Facebook advertising has become an indispensable tool for businesses of all sizes, offering unparalleled reach and targeting capabilities. However, with its popularity comes the challenge of managing costs effectively. One of the most crucial metrics to understand and optimize is Cost Per Click (CPC). As someone who’s spent years navigating the ever-changing landscape of Facebook Ads, I’ve seen firsthand how a deep understanding of CPC can make or break a campaign.

In this guide, I’m going to share my pro strategies for unlocking lower CPCs on Facebook Ads, particularly focusing on the unique dynamics of the North American market. The North American region presents a fascinating case study due to its high levels of competition, diverse demographics, and sophisticated consumer behavior. According to Statista, digital ad spending in North America is projected to reach over $300 billion by 2024, with a significant portion allocated to social media platforms like Facebook. This intense competition naturally drives up CPC, making it even more critical for marketers to be strategic.

1. Understanding Facebook Ads Cost Per Click

What is CPC and Why Does it Matter?

Cost Per Click (CPC) is the amount you pay each time someone clicks on your Facebook ad. It’s a fundamental metric that directly impacts the cost-effectiveness of your advertising campaigns. Essentially, it tells you how much you’re paying to acquire a single visitor to your website, landing page, or other designated destination.

Why is it so important? Well, imagine you’re running a campaign with a high CPC but a low conversion rate. You’re essentially paying a premium for traffic that isn’t converting into sales or leads. On the other hand, a low CPC combined with a healthy conversion rate means you’re getting a great return on your advertising investment.

From my own experience, I’ve seen campaigns with similar budgets yield vastly different results solely based on CPC. One campaign with a high CPC ended up costing us significantly more to acquire a single lead compared to another campaign with a lower CPC, even though both campaigns targeted similar audiences. This highlights the critical role CPC plays in determining overall campaign success.
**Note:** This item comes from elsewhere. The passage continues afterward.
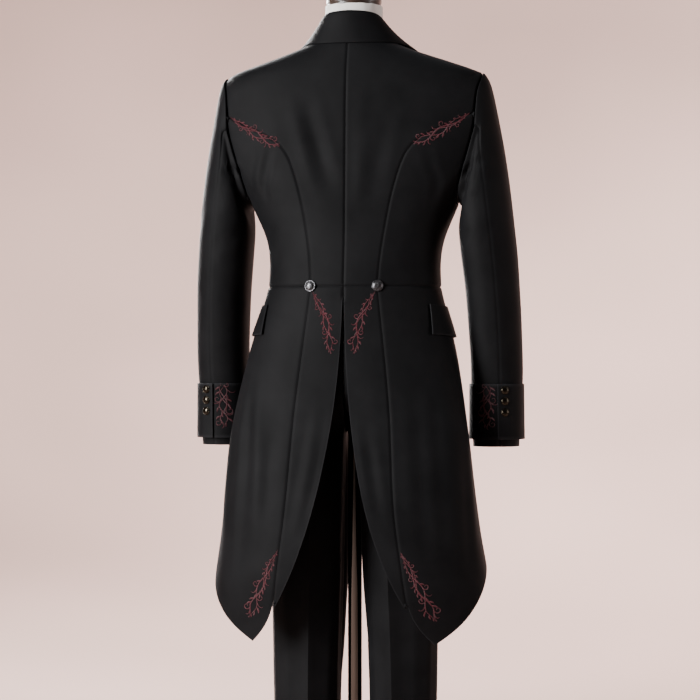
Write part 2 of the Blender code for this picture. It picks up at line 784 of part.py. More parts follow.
def cuff_point(angle, height, lift):
    """A point of the left cuff; the angle runs from its outer side towards the back."""
    outer = cuff_size["outer_x"](height) + lift
    inner = cuff_size["inner_x"](height) - lift
    half_depth = cuff_size["half_depth"](height) + lift
    across = math.cos(math.radians(angle))
    along = math.sin(math.radians(angle))
    lean = abs(across) ** SLEEVE_SQUARENESS + abs(along) ** SLEEVE_SQUARENESS
    reach = lean ** (-1 / SLEEVE_SQUARENESS)
    return Vector(((outer + inner) / 2 + (outer - inner) / 2 * across * reach,
                   cuff_size["middle_y"](height) + half_depth * along * reach, height))


def cuff(side, finish):
    """A turned-back cuff, lapped at the back: its top edge is lifted over the end beneath."""
    end_angle = CUFF_EDGE_ANGLE - 360 - CUFF_UNDERLAP
    outer = []
    inner = []
    for height in CUFF_HEIGHTS:
        points = []
        backs = []
        for step in range(CUFF_SEGMENTS + 1):
            angle = between(CUFF_EDGE_ANGLE, end_angle, step / CUFF_SEGMENTS)
            lift = LAP * smooth_step(CUFF_EDGE_ANGLE - 70, CUFF_EDGE_ANGLE - 25, angle)
            points.append(mirrored(cuff_point(angle, height, lift), side))
            backs.append(mirrored(cuff_point(angle, height, lift - COAT_WALL), side))
        outer.append(points)
        inner.append(backs)
    return wall("cuff" + suffix(side), outer, inner, finish)


# The waistcoat lies a fixed depth inside the coat's skin.

waistcoat_back_side = spline(WAISTCOAT_ARMHOLE, "back")
waistcoat_front_side = spline(WAISTCOAT_ARMHOLE, "front")
waistcoat_neck_side = spline(WAISTCOAT_NECK, "side")
waistcoat_depth = spline(WAISTCOAT_DEPTH, "depth")


def waistcoat_back(side, finish):
    heights = WAISTCOAT_HEIGHTS

    def place(row, across):
        height = heights[row]
        first = coat.beside(centre_back, height, 1)
        if height < WAISTCOAT_ARMPIT + 0.001:
            last = coat.beside(side_seam, height, -1)
        elif height < WAISTCOAT_SHOULDER - 0.001:
            last = coat.turn_at(waistcoat_back_side(height), height, True)
        else:
            last = coat.beside(shoulder_seam, height, -1)
        return coat.spread(first, last, height, across), height, -waistcoat_depth(height)

    return cut_from(coat, "waistcoat_back" + suffix(side), place, len(heights) - 1, 8,
                    WAISTCOAT_WALL, finish, side)


def waistcoat_front(side, finish):
    heights = WAISTCOAT_HEIGHTS[1:]
    drops = 2

    def bottom(across):
        """The hem: level from the side seam, down to the front point, and up to the buttons."""
        point_share = smooth_step(0.10, 0.82, across)
        notch_share = smooth_step(0.86, 1.00, across)
        return WAISTCOAT_HEIGHTS[0] - (0.051 * point_share) + 0.022 * notch_share

    def place(row, across):
        if row < drops:
            height = between(bottom(across), heights[0], row / drops)
            edge_height = heights[0]
        else:
            height = heights[row - drops]
            edge_height = height
        if edge_height < WAISTCOAT_ARMPIT + 0.001:
            first = coat.beside(side_seam, height, 1)
        elif edge_height < WAISTCOAT_SHOULDER - 0.001:
            first = coat.turn_at(waistcoat_front_side(edge_height), edge_height, False)
        else:
            first = coat.beside(shoulder_seam, height, 1)
        last = coat.turn_at(waistcoat_neck_side(edge_height), edge_height, False)
        turn = coat.spread(first, last, edge_height, across)
        under = WAISTCOAT_LAP * smooth_step(*LAP_TURNS, turn) if side < 0 else 0.0
        return turn, height, -waistcoat_depth(height) - under

    return cut_from(coat, "waistcoat_front" + suffix(side), place, len(heights) - 1 + drops, 9,
                    WAISTCOAT_WALL, finish, side)


# Trousers. "across" runs round the left half from the centre back or inside leg (0), past the
# outside seam (0.5), to the centre front or inside leg (1).

trousers = Body(TROUSER_RINGS)
leg_size = {name: spline(TROUSER_LEG, name) for name in TROUSER_LEG["columns"][1:]}


def crease(across):
    """A pressed crease down the middle of the back and the front of the leg."""
    return CREASE_HEIGHT * max(0.0, 1 - abs(abs(across - 0.5) - 0.25) * TROUSER_COLUMNS * 2)


def leg_skin(across, height):
    angle = math.radians(-90 + 360 * across - CREASE_SHIFT * math.sin(2 * math.pi * across))
    inner = leg_size["inner"](height)
    outer = leg_size["outer"](height)
    side = math.sin(angle)
    ahead = math.cos(angle)
    depth = leg_size["back"](height) if ahead > 0 else leg_size["front"](height)
    lean = abs(side / (outer - inner) * 2) ** SQUARENESS + abs(ahead / depth) ** SQUARENESS
    reach = lean ** (-1 / SQUARENESS) + crease(across)
    return Vector(((inner + outer) / 2 + reach * side, reach * ahead, height))


def trouser_skin(across, height):
    hip_height = max(height, SEAT_HEIGHT)
    hips = trousers.skin(180 * across, hip_height)
    if height >= SEAT_HEIGHT:
        return hips
    leg = leg_skin(across, min(height, CROTCH_HEIGHT))
    if height <= CROTCH_HEIGHT:
        return leg
    share = (SEAT_HEIGHT - height) / (SEAT_HEIGHT - CROTCH_HEIGHT)
    medial = abs(2 * across - 1)
    point = hips.lerp(leg, share ** (1 + 1.2 * medial))
    point.z = height
    return point


def trouser_normal(across, height):
    step = 0.004
    round_leg = trouser_skin(across + step, height) - trouser_skin(across - step, height)
    up = trouser_skin(across, height + 0.002) - trouser_skin(across, height - 0.002)
    return up.cross(round_leg).normalized()


def trouser_panel(name, first, last, side, finish):
    outer = []
    inner = []
    for height in TROUSER_HEIGHTS:
        points = []
        backs = []
        for column in range(TROUSER_COLUMNS + 1):
            across = between(first, last, column / TROUSER_COLUMNS)
            way = (column == 0) - (column == TROUSER_COLUMNS)
            step = trouser_skin(across + 0.001, height) - trouser_skin(across - 0.001, height)
            pace = step.length / 0.002
            across += way * 0.6 * SEAM_GAP / pace
            point = trouser_skin(across, height)
            points.append(mirrored(point, side))
            backs.append(mirrored(point - trouser_normal(across, height) * TROUSER_WALL, side))
        outer.append(points)
        inner.append(backs)
    return wall(name + suffix(side), outer, inner, finish)


def waistband(finish):
    """A band round the form's waist, closed edge to edge at the centre back."""
    def place(row, across):
        height = WAISTBAND_HEIGHTS[row]
        gap = math.degrees(SEAM_GAP / 2 / form.back(height))
        turn = form.spread(gap, 360 - gap, height, across)
        return turn, height, WAISTBAND_GAP + WAISTBAND_WALL

    return cut_from(form, "trouser_waistband", place, len(WAISTBAND_HEIGHTS) - 1, FORM_SEGMENTS,
                    WAISTBAND_WALL, finish)


# The dress form, its stand and the buttons.

def torso(finish):
    mesh = bmesh.new()
    rings = []
    for height in [row[0] for row in FORM_RINGS["rows"]]:
        turns = [form.spread(0, 360, height, step / FORM_SEGMENTS) for step in range(FORM_SEGMENTS)]
        rings.append([mesh.verts.new(form.skin(turn, height)) for turn in turns])
    for upper, lower in zip(rings, rings[1:]):
        for i in range(FORM_SEGMENTS):
            j = (i + 1) % FORM_SEGMENTS
            mesh.faces.new((upper[i], upper[j], lower[j], lower[i]))
    mesh.faces.new(rings[0])
    mesh.faces.new(rings[-1])
    return add_object("form_torso", mesh, finish)


def turned(name, profile, segments, finish, matrix=Matrix()):
    """A solid turned round its own Z from (radius, height) points, from its top to its foot."""
    data = bpy.data.meshes.new(name)
    corners = [(radius, 0, height) for radius, height in profile]
    data.from_pydata(corners, [(i, i + 1) for i in range(len(corners) - 1)], [])
    data.materials.append(finish)
    made = bpy.data.objects.new(name, data)
    made.matrix_world = matrix
    collection.objects.link(made)
    screw = made.modifiers.new("turn", "SCREW")
    screw.steps = segments
    screw.render_steps = segments
    screw.use_merge_vertices = True
    screw.merge_threshold = 0.0001
    screw.use_smooth_shade = True
    return made


def neck_cap(finish):
    profile = [(0, CAP_HEIGHT), (0.014, CAP_HEIGHT), (0.030, CAP_HEIGHT - 0.003),
               (CAP_RADIUS - 0.003, 0.0225), (CAP_RADIUS, 0.018), (CAP_RADIUS, SEAM_GAP), (0, SEAM_GAP)]
    return turned("form_neck_cap", profile, 24, finish, Matrix.Translation((0, NECK_MIDDLE, NECK_TOP)))


def pole(finish):
    foot = BASE_HEIGHT + SEAM_GAP
    head = TORSO_FOOT - SEAM_GAP
    bpy.ops.mesh.primitive_cylinder_add(vertices=24, radius=POLE_RADIUS, depth=head - foot,
                                        location=(0, 0, (head + foot) / 2))
    made = bpy.context.object
    made.name = "stand_pole"
    made.data.name = "stand_pole"
    made.data.materials.append(finish)
    made.data.shade_smooth()
    made.data.set_sharp_from_angle(angle=math.radians(40))


def base(finish):
    profile = [(0, BASE_HEIGHT), (0.030, BASE_HEIGHT), (BASE_RADIUS - 0.006, 0.010),
               (BASE_RADIUS, 0.007), (BASE_RADIUS, 0.002), (BASE_RADIUS - 0.002, 0), (0, 0)]
    return turned("stand_base", profile, 40, finish)


def facing(point, direction):
    """A matrix that stands a turned piece on a point with its axis along a direction."""
    return Matrix.Translation(point) @ direction.to_track_quat("Z", "Y").to_matrix().to_4x4()


def button(name, point, direction, radius, rise, finish):
    """A domed button, on a seat along its direction."""
    profile = [(0, rise), (radius * 0.42, rise * 0.95), (radius * 0.82, rise * 0.72),
               (radius, rise * 0.40), (radius * 0.85, 0), (0, 0)]
    seat = point + direction * SEAM_GAP
    return turned(name, profile, BUTTON_SEGMENTS, finish, facing(seat, direction))


def buttons(pewter, brass, horn):
    for side in (1, -1):
        turn = back_seam(WAIST_HEIGHT)
        point = mirrored(coat.point(turn, WAIST_HEIGHT, 0.0002), side)
        normal = mirrored(coat.normal(turn, WAIST_HEIGHT), side)
        button("waist_button" + suffix(side), point, normal, COAT_BUTTON_RADIUS,
               COAT_BUTTON_RISE, pewter)
        for number, height in enumerate(CUFF_BUTTON_HEIGHTS, 1):
            here = cuff_point(CUFF_BUTTON_ANGLE, height, LAP)
            tangent = cuff_point(CUFF_BUTTON_ANGLE + 5, height, LAP) - cuff_point(
                CUFF_BUTTON_ANGLE - 5, height, LAP)
            normal = mirrored(tangent.cross(Vector((0, 0, 1))).normalized(), side)
            name = f"cuff_button_{number}{suffix(side)}"
            button(name, mirrored(here, side), normal, CUFF_BUTTON_RADIUS, CUFF_BUTTON_RISE, brass)
    height = COAT_BUTTON_HEIGHT
    button("coat_button", coat.point(180, height, 2 * LAP + 0.0002), coat.normal(180, height),
           COAT_BUTTON_RADIUS, COAT_BUTTON_RISE, pewter)
    for number, height in enumerate(WAISTCOAT_BUTTON_HEIGHTS, 1):
        point = coat.point(180, height, 0.0002 - waistcoat_depth(height))
        button(f"waistcoat_button_{number}", point, coat.normal(180, height),
               WAISTCOAT_BUTTON_RADIUS, WAISTCOAT_BUTTON_RISE, horn)


def build():
    wool = material("black_wool", (0.012, 0.012, 0.014), 0.85)
    satin = material("black_satin", (0.010, 0.010, 0.012), 0.40)
    lining = material("waistcoat_wool", (0.014, 0.013, 0.015), 0.75)
    linen = material("white_linen", (0.72, 0.70, 0.66), 0.90)
    walnut = material("dark_walnut", (0.045, 0.022, 0.012), 0.45)
    chrome = material("chrome", (0.60, 0.61, 0.62), 0.15, 1.0)
    base_paint = material("black_base_paint", (0.02, 0.02, 0.02), 0.35)
    pewter = material("pewter", (0.25, 0.25, 0.27), 0.35, 1.0)
    brass = material("antique_brass", (0.33, 0.25, 0.13), 0.35, 1.0)
    horn = material("black_horn", (0.02, 0.018, 0.018), 0.30)
    grid = sleeve_grid()
    normals = ring_normals(grid)
    for side in (1, -1):
        for piece in (coat_back, coat_side_back, coat_front, coat_skirt_back, coat_skirt_side,
                      pocket_flap, cuff):
            piece(side, wool)
        lapel(side, satin)
        sleeve_panel("sleeve_under" + suffix(side), grid, normals, HIND_SEAM_PLACE,
                     FORE_SEAM_PLACE, side, wool)
        sleeve_panel("sleeve_top" + suffix(side), grid, normals, FORE_SEAM_PLACE,
                     HIND_SEAM_PLACE + len(grid[0]), side, wool)
        waistcoat_back(side, lining)
        waistcoat_front(side, lining)
        trouser_panel("trouser_back", 0.0, 0.5, side, wool)
        trouser_panel("trouser_front", 0.5, 1.0, side, wool)
    collar(wool)
    waistband(wool)
    torso(linen)
    neck_cap(walnut)
    pole(chrome)
    base(base_paint)
    buttons(pewter, brass, horn)


for old in list(bpy.data.objects):
    bpy.data.objects.remove(old, do_unlink=True)
bpy.context.scene.collection.children.link(collection)
layers = bpy.context.view_layer
layers.active_layer_collection = layers.layer_collection.children[collection.name]
build()
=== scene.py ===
import math

import bmesh
import bpy
import numpy as np
from mathutils import Matrix, Vector, noise
from mathutils.bvhtree import BVHTree
from mathutils.kdtree import KDTree


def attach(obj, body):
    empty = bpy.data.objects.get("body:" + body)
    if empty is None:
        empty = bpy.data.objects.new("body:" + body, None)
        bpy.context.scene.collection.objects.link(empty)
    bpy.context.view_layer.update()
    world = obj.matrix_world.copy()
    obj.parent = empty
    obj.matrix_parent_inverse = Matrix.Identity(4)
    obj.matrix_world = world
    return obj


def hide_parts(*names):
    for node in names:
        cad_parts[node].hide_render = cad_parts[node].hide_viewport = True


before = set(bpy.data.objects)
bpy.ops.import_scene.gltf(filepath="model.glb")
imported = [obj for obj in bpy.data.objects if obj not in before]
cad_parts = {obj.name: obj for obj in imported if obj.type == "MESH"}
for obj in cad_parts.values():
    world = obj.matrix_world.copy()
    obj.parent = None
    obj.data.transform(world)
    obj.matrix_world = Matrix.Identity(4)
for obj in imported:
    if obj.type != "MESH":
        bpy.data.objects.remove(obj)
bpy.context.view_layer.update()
sides = {"left": 1, "right": -1}


def deselectAll():
    if bpy.context.object and bpy.context.object.mode != "OBJECT":
        bpy.ops.object.mode_set(mode="OBJECT")
    bpy.ops.object.select_all(action="DESELECT")


def workOn(piece):
    deselectAll()
    bpy.context.view_layer.objects.active = piece
    piece.select_set(True)


def editMode(piece, kind="FACE"):
    workOn(piece)
    bpy.ops.object.mode_set(mode="EDIT")
    bpy.ops.mesh.select_mode(type=kind)
    bpy.ops.mesh.select_all(action="DESELECT")
    return bmesh.from_edit_mesh(piece.data)


def objectMode():
    bpy.ops.object.mode_set(mode="OBJECT")


def editAll(piece, kind="FACE"):
    editMode(piece, kind)
    bpy.ops.mesh.select_all(action="SELECT")


def selectWhere(piece, kind, test):
    # kind is faces or edges
    mesh = bmesh.from_edit_mesh(piece.data)
    for part in getattr(mesh, kind):
        part.select_set(bool(test(part)))
    bmesh.update_edit_mesh(piece.data)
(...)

How CPC is Calculated and Influenced

Facebook’s ad auction system determines CPC. Several factors influence the final price you pay per click:

  • Bid Strategy: Facebook offers various bidding strategies, including lowest cost, cost cap, and target cost. The strategy you choose significantly impacts your CPC. For example, the lowest cost strategy aims to get you the most results for your budget, but it might result in higher CPCs compared to a cost cap strategy where you set a maximum amount you’re willing to pay per click.
  • Ad Quality: Facebook assesses the quality and relevance of your ads based on factors like user feedback, landing page experience, and expected engagement. Higher quality ads are rewarded with lower CPCs.
  • Audience Targeting: The more targeted your audience, the more likely they are to engage with your ad, leading to higher relevance scores and lower CPCs. Broad targeting often results in higher CPCs as you’re reaching a less qualified audience.
  • Competition: The level of competition in your target market directly affects CPC. If many advertisers are targeting the same audience, the cost per click will naturally increase.
  • Ad Placement: Where your ad is shown (e.g., Facebook News Feed, Instagram Stories, Audience Network) can influence CPC. Some placements are more competitive and, therefore, more expensive.
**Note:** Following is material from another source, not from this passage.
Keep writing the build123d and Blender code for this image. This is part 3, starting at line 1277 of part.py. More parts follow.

Industry Variations in CPC

CPC rates vary significantly across different industries. For instance, industries like finance and insurance often have higher CPCs due to the high value of a single lead or customer. Conversely, industries like retail or e-commerce might see lower CPCs due to the wider potential audience and lower lead value.
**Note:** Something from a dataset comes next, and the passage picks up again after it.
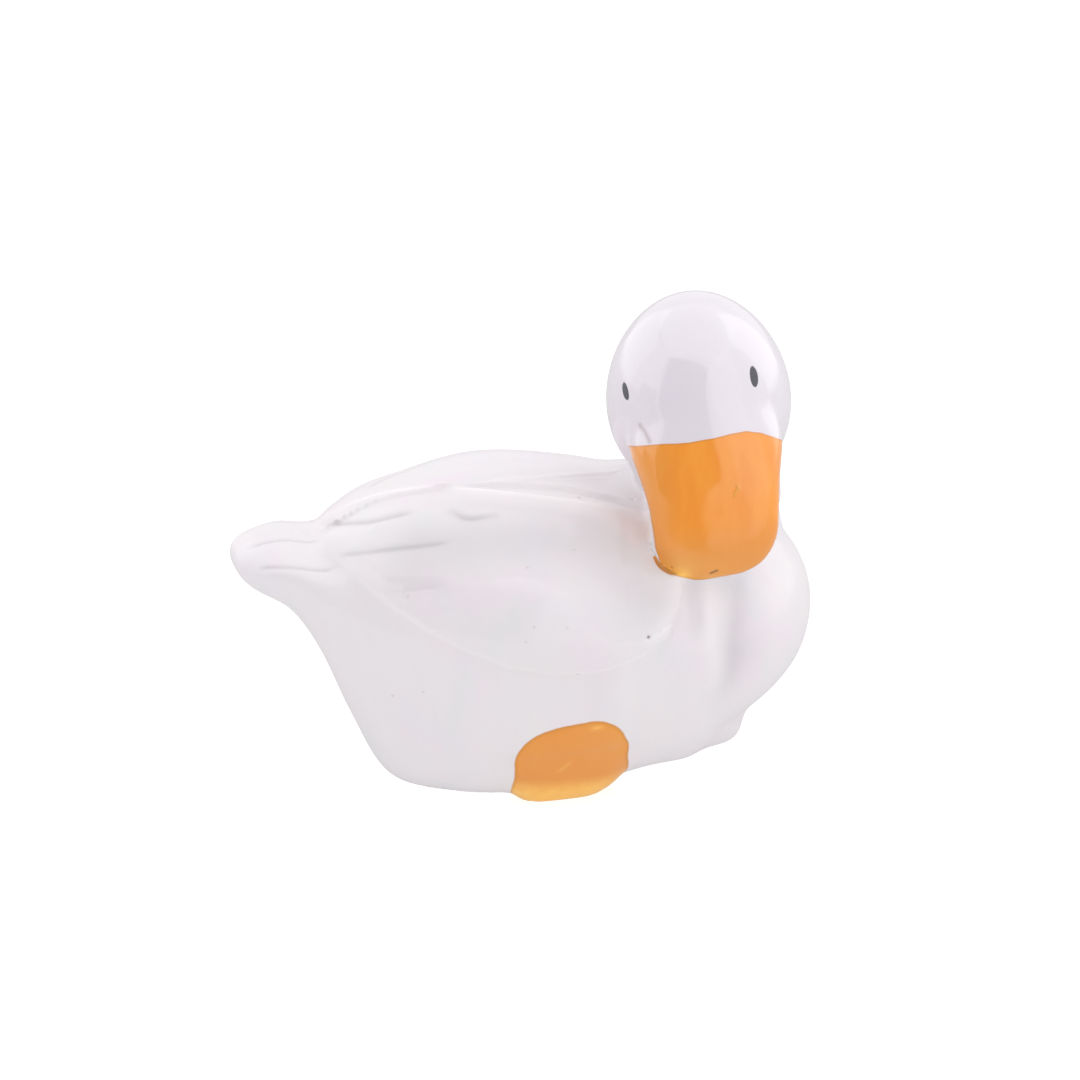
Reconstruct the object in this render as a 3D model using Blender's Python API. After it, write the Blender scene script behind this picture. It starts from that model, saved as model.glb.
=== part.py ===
"""Garden duck figurine: one hand-painted solid casting of a resting duck.

Metres, +Z up, +X towards the breast, +Y towards the duck's own left.
The origin is the middle of the flat base, on the body's middle plane.
"""

import math

import bmesh
import bpy
import numpy as np
from mathutils import Matrix, Vector

MM = 0.001

# Body
BODY_LENGTH = 110 * MM      # tail tip to breast
BODY_WIDTH = 68 * MM        # across the middle, without the wings' relief
BACK_HEIGHT = 52 * MM       # floor to the top of the back, without the wings' relief

# Breast: a ball in plan, deeper below its widest level than above
BREAST_RADIUS = 33 * MM
BREAST_FORWARD = 22.3 * MM  # origin to its middle, along X
BREAST_LEVEL = 27 * MM      # floor to its widest level
BREAST_RISE = 22.5 * MM
BREAST_DROP = 25.5 * MM

# Neck and head
NECK_DIAMETER = 25 * MM
NECK_FORWARD = 35.5 * MM
HEAD_WIDTH = 34.2 * MM
HEAD_LENGTH = 36 * MM       # back of the head to the face
HEAD_TALL = 38.4 * MM
HEAD_TAPER = 0.07           # share by which the crown is narrower than the middle, and the jaw wider
HEAD_HEIGHT = 68.2 * MM     # floor to the middle of the head
HEAD_FORWARD = 33.2 * MM    # origin to the middle of the head, along X
HEAD_ASIDE = -1.5 * MM      # the same along Y
HEAD_TURN = math.radians(-101)
HEAD_ROLL = math.radians(5.5)

# Throat: the solid web that joins the bill to the neck and the breast
THROAT_WIDTH = 22.5 * MM
THROAT_DEPTH = 18 * MM
THROAT_TALL = 26 * MM
THROAT_FORWARD = 33.4 * MM  # origin to its middle, along X
THROAT_ASIDE = -13 * MM     # the same along Y
THROAT_HEIGHT = 49.5 * MM   # the same along Z

# Bill
BILL_LENGTH = 34 * MM       # from where it leaves the brow to its tip
BILL_WIDTH = 28.2 * MM
BILL_ASIDE = 0.4 * MM       # the bill sits this far to the left of the head's middle
BILL_THICKNESS = 11 * MM
BILL_PITCH = math.radians(69)
BILL_ROOT = 8.6 * MM        # from where it leaves the brow to the line where its paint begins

# Eyes: (degrees sideways from the way the head faces, share of HEAD_TALL above the head's middle,
# its own size over the usual one)
EYES = [(-55, 0.148, 0.88), (39, 0.182, 1)]
EYE_WIDTH = 2.1 * MM
EYE_HEIGHT = 4.0 * MM
EYE_MARGIN = 1.2 * MM       # finer skin is kept this far round an eye

# Feet
FOOT_LENGTH = 22.5 * MM     # along the body
FOOT_RISE = 22.8 * MM
FOOT_THICKNESS = 9 * MM
FOOT_FORWARD = 3.5 * MM     # origin to the middle of a foot, along X
FOOT_ASIDE = 26.8 * MM      # the same along Y
FOOT_HEIGHT = 9 * MM        # the same along Z
FOOT_LEAN = math.radians(25)
FOOT_CANT = math.radians(11)
FOOT_SWEEP = 0.14           # the upper edge lies forward of the middle by this share of its height there
FOOT_SQUARE = 2.8

# Relief of the wings and the tail
WING_RELIEF = 1.4 * MM
TIP_RELIEF = 2.6 * MM       # where the wing tips lie over the tail
TIP_FROM = -0.33            # share of BODY_LENGTH where the tips' extra relief is half grown
TIP_BLEND = 0.06            # share of BODY_LENGTH over which it grows
EDGE_WIDTH = 1.5 * MM       # width of the step at a wing's edge
GROOVE_DEPTH = 0.9 * MM
GROOVE_WIDTH = 0.8 * MM
AXIS_HEIGHT = 0.577 * BACK_HEIGHT  # the wings' outlines are given by angle round this axis
ARC = math.radians(1) * BODY_WIDTH / 2  # length along the skin of one degree round the axis
LEFT_WING_FORWARD = 1.5 * MM  # the left wing sits this much further forward than the right
WING_CEILING = 1.077 * BACK_HEIGHT  # the wings' relief dies away below this height, at the neck
RELIEF_FADE = 1 * MM        # over this length, towards the neck and the bill
UPWARD = 0.4                # the tail's grooves are full where the skin faces up at least this much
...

I remember working with a client in the SaaS industry where we were struggling to achieve a reasonable CPC. After analyzing the data, we realized that the competition for keywords and targeting options in the SaaS space was incredibly high. We had to get creative with our targeting and ad copy to stand out from the crowd and lower our CPC.

Key Takeaway: Understanding the factors that influence CPC and how they vary across industries is the first step towards optimizing your Facebook advertising costs.

2. Regional CPC Trends and Insights in North America

Analyzing CPC Trends in North America

The North American market is characterized by its high level of digital sophistication and intense competition. This translates into relatively high CPC rates compared to other regions. However, within North America, there are also significant variations based on location, demographics, and industry.

For instance, major metropolitan areas like New York City and Los Angeles tend to have higher CPCs due to the concentration of businesses and advertisers. Conversely, smaller cities or rural areas might offer lower CPCs due to less competition.

Furthermore, seasonal trends also play a role. CPC rates typically increase during peak shopping seasons like Black Friday and the holiday season as businesses ramp up their advertising efforts.

Economic Factors and User Demographics

Economic factors like GDP growth, unemployment rates, and consumer spending habits influence CPC. A strong economy often leads to increased advertising budgets, which can drive up CPC rates.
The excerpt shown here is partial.